Few will be surprised to learn that risky alcohol consumption is skyrocketing in Australia. But while it’s mainly the intoxicated antics of young people that fill our emergency departments and newspaper reports each weekend, many tens of thousands of women of all ages and backgrounds are drinking at levels that pose a danger to their long-term health.
The simple fact is that wine is incredibly accessible to all of us. From those who want to spend a fortune on a good drop to those whose preference is a $10 bottle from the local drive-through, wine has become the socially accepted accompaniment to almost every social occasion. No wonder, then, that many of us have slipped into a pattern of alcohol abuse – without even realising it. Think this doesn’t apply to you? Then read on.
WHAT’S THE PROBLEM?
So acceptable is it for women to drink, and so available is our wine, that there has been a massive increase in the rates of problem drinking among women. Female rates of risky drinking are now comparable with men’s. “Culturally it’s acceptable for young women to drink and to become intoxicated,” says Dan Lubman, Professor of Addiction Studies at Monash University, and Director of Turning Point Alcohol & Drug Centre. According to Lubman, around 8% of women in their 30s, and 10% of women in their 40s, are drinking alcohol in a risky fashion – that is, drinking more than the National Health and Medical Research Council guidelines of no more than 14 standard drinks per week (see box on page 62). And 6% to 7% of 30- to 40-year-olds are drinking to intoxication and injuries at least weekly; 10% to 30% at least monthly.

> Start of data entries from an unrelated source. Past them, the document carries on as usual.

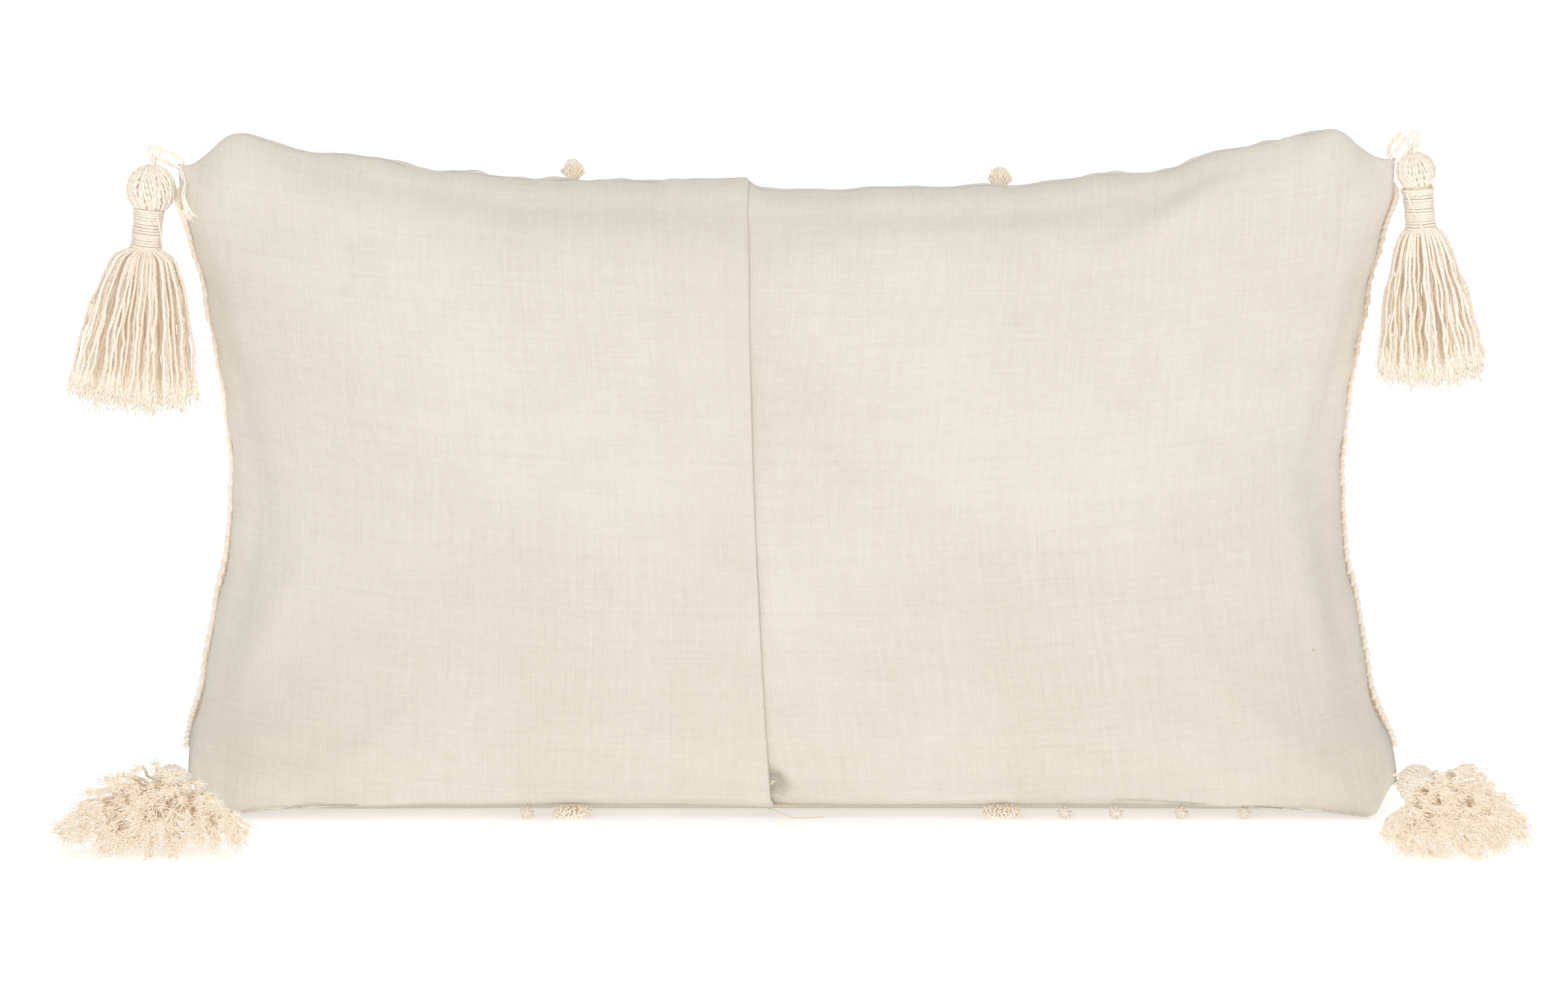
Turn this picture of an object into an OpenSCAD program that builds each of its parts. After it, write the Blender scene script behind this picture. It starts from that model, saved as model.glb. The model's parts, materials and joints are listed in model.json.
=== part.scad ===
// Lumbar throw pillow: an envelope cover of woven cotton over a filled insert,
// with a yarn tassel linked to each corner. It stands on its long edge.
// +X runs along the pillow, -Y is the side with the envelope flap, +Z is up,
// and Z = 0 is the surface that it stands on.

/* [Pillow] */
// Length between the corner tips
pillow_length = 596; // [450:1:700]
// Height at the middle of the long sides
pillow_height = 310; // [240:1:380]
// Thickness at the middle
pillow_thickness = 150; // [100:1:190]
// Roundness of the filled section, lower is boxier
crown = 0.45; // [0.4:0.01:0.55]
// How far each short side pulls in at its middle
side_pull = 25; // [5:1:40]
// How much higher the top edge runs towards the ears
ear_rise = 38; // [15:1:45]
// How far each upper corner tip falls back from its ear
corner_drop = 27; // [10:1:30]
// How far each lower corner tip rises from its ear
corner_lift = 36; // [20:1:40]
// How far the lower corner tips tuck in
corner_tuck = 5; // [0:1:10]
// Depth of filling that the base presses flat
base_sink = 16; // [8:1:20]
// How far forward the bottom seam rolls
seam_roll = 32; // [20:1:45]
// How much further forward the lower ears lie
ear_roll = 12; // [0:1:20]
// Height of the bottom seam above the surface, at the middle
foot_rise = 5.5; // [0:0.5:8]
// Slope of the cloth that curves in to the bottom seam
foot_slope = 0.22; // [0:0.01:0.3]

/* [Cover] */
// Thickness of the woven cloth
cloth = 1.2; // [0.8:0.1:1.6]
// Space between two plies of cloth
ply_gap = 0.1; // [0.1:0.1:0.3]
// Where the flap's free edge crosses the middle of the pillow
flap_edge = -16; // [-60:1:60]
// Sideways slant of the flap's edge from middle to top
flap_slant = 6.5; // [-10:0.5:10]
// Sideways bow of the flap's edge
flap_bow = 2.5; // [-5:0.5:5]
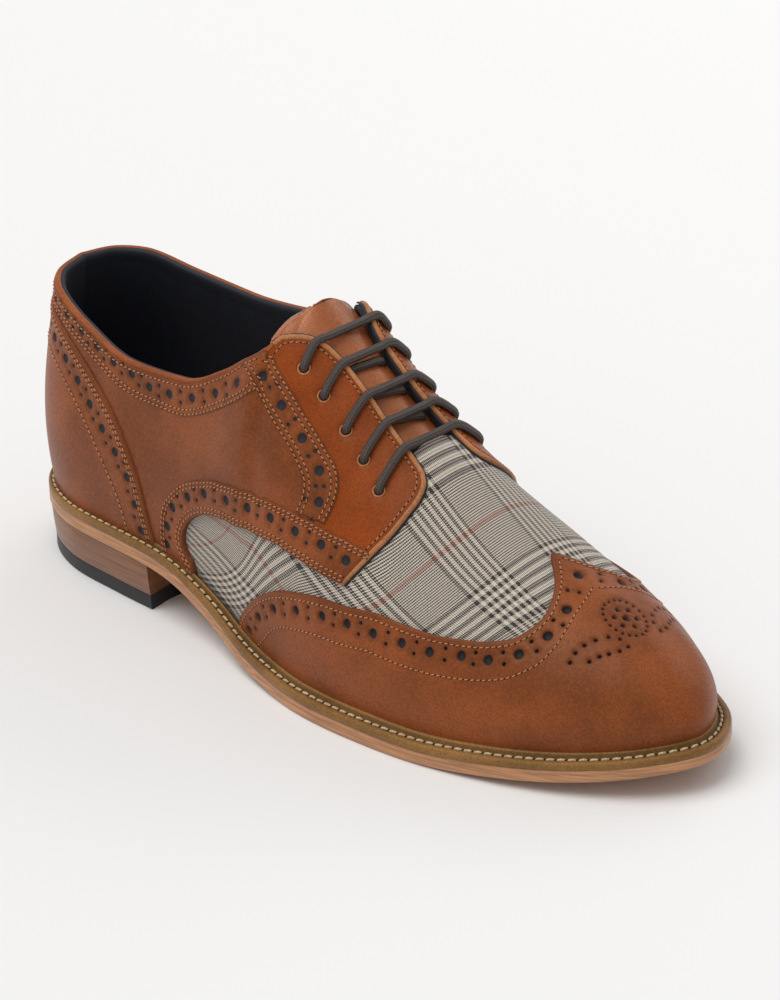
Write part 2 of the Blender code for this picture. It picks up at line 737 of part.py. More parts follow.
def make_lace():
    """Five bars over the facings with four crossings under them, joined."""
    cord = flat_material("lace_cord", (0.045, 0.028, 0.022), 0.5)
    radius = LACE_THICKNESS / 2
    level = CURVE_GAP + OVERLAY_WALL + LACE_LIFT + radius
    pieces = []
    inner = []
    for i, (share, height) in enumerate(EYELETS):
        edge = float(curve(FACING_EDGE, 1, share))
        half = (height + edge) / 2
        outside = [lifted(OUTSIDE, share, h, level) for h in (height, half, edge)]
        inside = [lifted(INSIDE, share, h, level) for h in (edge, half, height)]
        inner.append((outside[-1], inside[0]))
        middle = (outside[-1] + inside[0]) / 2
        pieces.append(tube("lace" if i == 0 else "lace_bar_%d" % (i + 1),
                           outside + [middle] + inside, radius, cord))
    for i in range(len(inner) - 1):
        out = skin_out(OUTSIDE, EYELETS[i][0], 0.99)
        ends = []
        for bar, pull in ((inner[i], CROSS_SPREAD), (inner[i + 1], -CROSS_SPREAD)):
            middle = (bar[0] + bar[1]) / 2
            ends.append(middle + (bar[0] - middle) * pull - out * CROSS_DROP)
        pieces.append(tube("lace_cross_%d" % (i + 1), ends, radius * 0.96, cord))
    for other in pieces[1:]:
        combine(pieces[0], other, "UNION")
    return pieces[0]


def main():
    for item in list(bpy.data.objects):
        bpy.data.objects.remove(item, do_unlink=True)
    tan = (0.36, 0.115, 0.035)
    make_sole()
    make_upper()
    make_quarters(flat_material("quarter_leather", tan, 0.4))
    make_toe_cap(flat_material("toe_leather", tan, 0.4))
    make_counter(flat_material("counter_leather", tan, 0.4))
    make_tongue(flat_material("tongue_leather", tan, 0.45))
    make_lace()


main()
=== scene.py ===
"""Men's wingtip brogue, right foot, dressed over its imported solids.

+X points to the toe, -Y to the outside of the foot, +Z up, in metres. The skin of
the last is read by a signed share of its outline (0 at the heel, -1 and 1 at the toe,
outside and inside) and a height (0 at the feather line, 1 at the collar or crest).
"""
import math

import bpy
import numpy as np
from bpy.props import FloatProperty, FloatVectorProperty, PointerProperty
from mathutils import Matrix, Vector, kdtree
from mathutils.geometry import delaunay_2d_cdt


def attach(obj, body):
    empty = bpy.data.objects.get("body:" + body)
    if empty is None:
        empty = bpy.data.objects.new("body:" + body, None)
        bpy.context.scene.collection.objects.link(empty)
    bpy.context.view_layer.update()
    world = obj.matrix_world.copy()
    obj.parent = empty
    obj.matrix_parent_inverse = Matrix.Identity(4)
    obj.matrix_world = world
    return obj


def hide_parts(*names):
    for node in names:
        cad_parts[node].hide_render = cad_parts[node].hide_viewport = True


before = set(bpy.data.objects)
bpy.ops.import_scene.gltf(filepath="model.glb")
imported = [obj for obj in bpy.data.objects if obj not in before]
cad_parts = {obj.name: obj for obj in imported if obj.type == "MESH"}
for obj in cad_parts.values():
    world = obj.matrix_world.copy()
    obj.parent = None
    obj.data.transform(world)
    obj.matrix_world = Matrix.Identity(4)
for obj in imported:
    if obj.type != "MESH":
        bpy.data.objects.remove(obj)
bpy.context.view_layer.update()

bl_info = {
    "name": "Wingtip brogue",
    "version": (1, 0, 0),
    "blender": (4, 5, 0),
    "location": "3D View > Sidebar > Brogue",
    "description": "Leather, check cloth, welt, sole, heel, lace and studio for one wingtip brogue",
    "category": "Object",
}

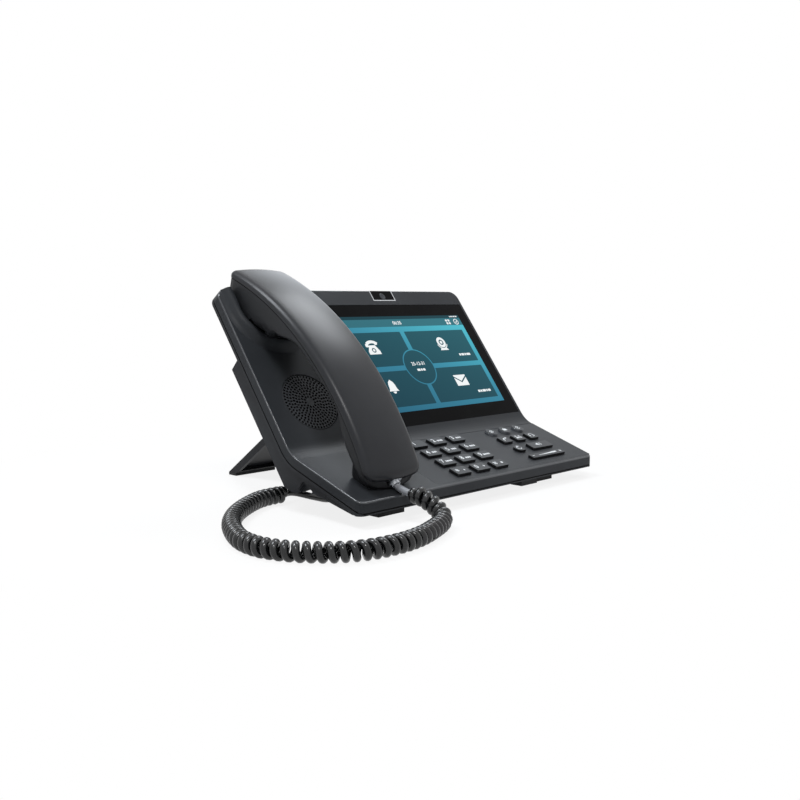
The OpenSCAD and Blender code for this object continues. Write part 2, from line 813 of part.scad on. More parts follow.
module volume_rocker() {
  pin_len = rocker_l + 2 * (key_gap + rocker_lug_t);
  color("#1d1e20") on_deck() translate([rocker_x, rocker_v, 0]) {
    translate([0, 0, -plate_t]) linear_extrude(plate_t + key_rise) rounded(rocker_w, rocker_l, key_corner);
    block(-rocker_pin_r - over, rocker_pin_r + over, -rocker_l / 2, rocker_l / 2, -rocker_pin_h, 0);
    translate([0, 0, -rocker_pin_h]) rotate([90, 0, 0]) cylinder(r = rocker_pin_r, h = pin_len, center = true);
  }
}

module keypad_mat() {
  color("#8a8c8f") on_deck() difference() {
    union() {
      block(dial_x0 - dial_w, func_x(2) + func_w, pad_v0 + over, pad_v1, -pad_h, mat_t - pad_h);
      for (spot = key_spots)
        translate([spot[0], spot[1], -pad_h]) cylinder(r = dome_r, h = pad_h - dome_h);
    }
    for (x = pad_screw_xs)
      for (v = pad_screw_vs)
        translate([x, v, -pad_h - over]) cylinder(r = board_head_r + 1, h = 2 * mat_t + over);
  }
}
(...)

“We have a permissive society towards intoxication,” says Lubman. “It’s seen as funny. It’s a really dangerous environment because it promotes more broadly the idea that it’s OK to get a bit tipsy.”
Lubman points to baby boomers as the portion of the population most likely to drink every day. Given their numbers (placed at more than four million), that’s shaping up to be a significant problem.
WHY DO WE LOVE WINE?
Basically, it comes down to taste – or so says Associate Professor Tony Spawton at the University of SA, a specialist in wine consumption and purchase behaviour. Since the 1960s, the use of refrigeration in the wine-making process has meant that the industry can produce more palatable wines than the heavy reds and oaked whites that tend to appeal less to women.
Women loved the new, crisp, clean, light varieties of white and, since they have the purchasing power, wine became the drink of choice in the home. Australia’s wine consumption increased fourfold from the 1960s to the 1980s, and wine remains, after beer, the most popular alcoholic beverage in the country.
A recent Nielsen survey found that more women now drink wine than men – we’re increasingly the ones who buy wine, who choose the wine at a restaurant, and who drink wine in the comfort of our homes.
Like a good bottle of red, our taste for wine seems to develop as we mature. While young women are more likely to drink spirits and pre-mixed drinks, women over 30 prefer wine. Men, too, often switch from beer to wine after 40. Our current favourites? Sauvignon blanc, rosé and pinot noir, says Spawton.
WHAT’S IT DOING TO OUR HEALTH?
A little alcohol daily is good for you. Red wine, in particular, contains antioxidants that have been shown to boost heart health, while alcohol itself in moderation is associated with better digestion, fewer gallstones and a lower risk of diabetes.
But it’s a fine balance. When you exceed two standard drinks a day – and you’d be surprised at how little wine that actually is – the risks very quickly outweigh the benefits. Too much alcohol is related not only to liver damage, but to cancer, obesity, osteoporosis and cardiovascular disease. “If you’re middle-aged and presenting with high blood pressure, one of the most common causes is drinking,” says Lubman. People who drink more than 14 drinks a week are much more likely to suffer depression or anxiety, too.
Women are particularly vulnerable to physical harm from alcohol. Our bodies are composed differently to men’s: we have smaller livers, fewer active enzymes to break down alcohol, and lower body water than body fat content compared with men. “Our organs are inherently more vulnerable to damage than men, so we’re going to have greater long-term damage with a relatively lower consumption of alcohol,” says Creina Stockley, Health and Regulatory Information Manager at the Australian Wine Research Institute.